At around the same time, John Murray, a planetary
scientist at The Open University in Great Britain,
made a similar observation in similar comet data. “I started
puzzling what this might could be,” he says. The most obvious
but seemingly unlikely explanation would be a planet.
“I thought
we’d better rule that out,” he says. But as he analyzed the
orbits, the farthest points appeared to fall on a circular
orbital path — “which is exactly what you would expect if there
was a planet out there.”
As the planet — estimated to have a mass between one and 10
Jupiter's — orbits, its gravitational wake disturbs the icy
debris of the outer solar system, causing some of it to plunge
toward the sun as comets, sort of like an elephant ambling
through a china shop. No one has yet directly observed a 10th planet, and there could still be another cause for
the cluster of comets. The University of Louisiana research will
be published in an upcoming issue of the journal Icarus.
Murray’s paper will appear in Oct. 11 issue of the Monthly
Notices of the Royal Astronomical Society.
Very Distant
What’s surprising is just how far out there this supposed planet
is. Both Murray and the University of Louisiana
physicists put the planet in an orbit about 3 trillion miles —
or half a light-year — from the sun. The nearest star is four
light-years away. To put this distance in perspective, consider
a miniaturized version of the solar system in which Earth is one
inch from the sun. On this scale, Pluto, the ninth planet would
be a bit more than a yard from the sun. The new planet, by
contrast, would be a half-mile distant.
At that great distance, the 10th planet would be
too dim to see by current telescopes, although there is some
hope that if it exists, the next generation of space-based
infrared telescopes might be able to pick it up. Murray
hypothesizes the planet may have been wandering through the
galaxy before being captured by the solar system’s gravity.
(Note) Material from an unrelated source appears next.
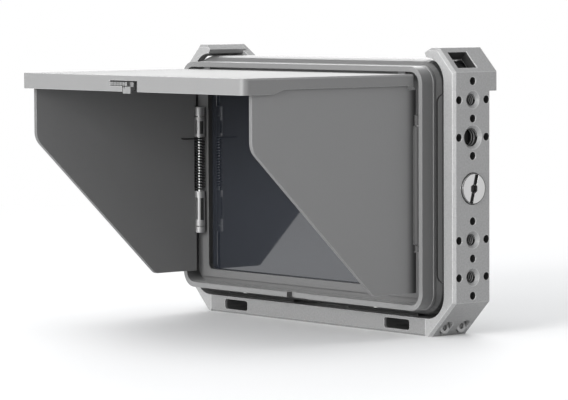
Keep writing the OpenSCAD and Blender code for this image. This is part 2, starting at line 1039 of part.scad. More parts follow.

Whitmire suggests it is a “brown dwarf,” or a failed star, a
companion to the sun that was too small to light up. Although
suggestive, the findings are not conclusive. While Murray
and the Louisiana physicists agree how distant the new object
is, they trace out very different orbits. Murray considers the
orbits of 13 comets with the most accurately known orbits; the
Louisiana team considers 82.
Too Early to Look for a Name
“It’s possibly suggestive,” comments
Brian Marsden,
associate director for planetary sciences at the Harvard-Smithsonian Center for Astrophysics in
Cambridge, Mass. “I don’t want to bet on it. We’re certainly not
going to name it.”
Whitmire agrees it’s too early to say
definitely there’s something out there.
“Until it’s found, you
can never be overly confident,” he says. “We know in science you
can be fooled by statistics.” But he adds, “If I was betting,
it’s better than 50-50 odds that it’s there.”